Single-beam dielectric-microsphere trapping with optical heterodyne detection

TL;DR

This paper introduces a heterodyne detection method for single-beam optical trapping of dielectric microspheres, enabling precise three-dimensional position measurement with high immunity to stray light and intrinsic calibration.

Contribution

The work presents a novel heterodyne detection technique for single-beam dielectric microsphere trapping that achieves calibrated, high-sensitivity displacement measurements in three dimensions.

Findings

Shot noise limit of 1.3×10⁻¹³ m/√Hz for radial displacement

Shot noise limit of 3.0×10⁻¹⁵ m/√Hz for axial displacement

Measured radial acceleration noise of 7.5×10⁻⁵ m/s²/√Hz

Abstract

A technique to levitate and measure the three-dimensional position of micrometer-sized dielectric spheres with heterodyne detection is presented.
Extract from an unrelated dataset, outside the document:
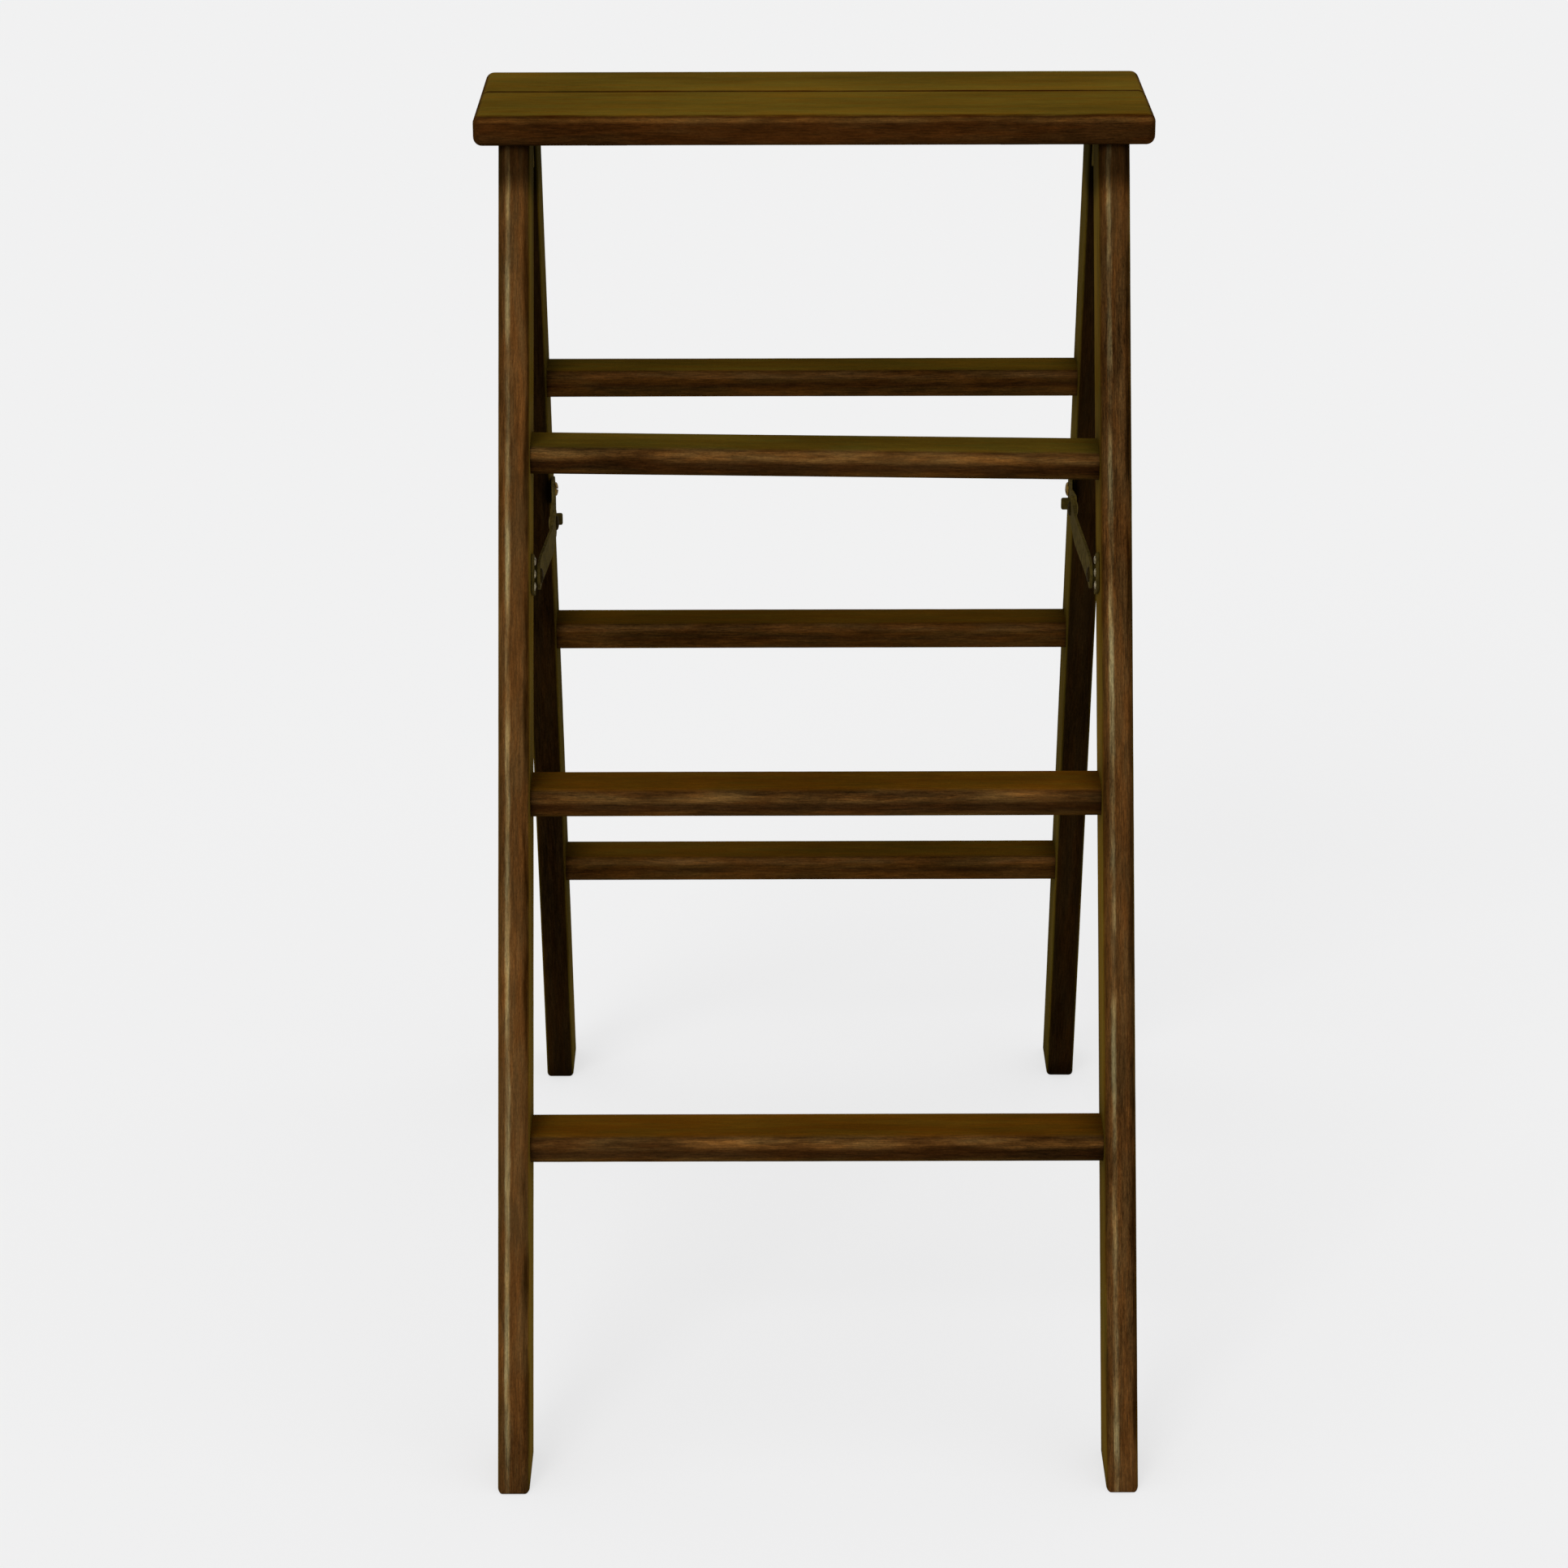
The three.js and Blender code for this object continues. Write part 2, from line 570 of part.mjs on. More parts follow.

The two radial degrees of freedom are measured by interfering light transmitted through the microsphere with a reference wavefront, while the axial degree of freedom is measured from the phase of the light reflected from the surface of the microsphere. This method pairs the simplicity and accessibility of single beam optical traps to a measurement of displacement that is intrinsically calibrated by the wavelength of the trapping light and has exceptional immunity to stray light. A theoretical shot noise limit of $1.3\times10^{-13}\,\text{m}/\sqrt{\text{Hz}}$ for the radial degrees of freedom, and $3.0\times10^{-15} \, \text{m}/\sqrt{\text{Hz}}$ for the axial degree of freedom can be obtained in the system described. The measured acceleration noise in the radial direction is $7.5\times10^{-5} \, (\text{m/s}^2)/\sqrt{\text{Hz}}$.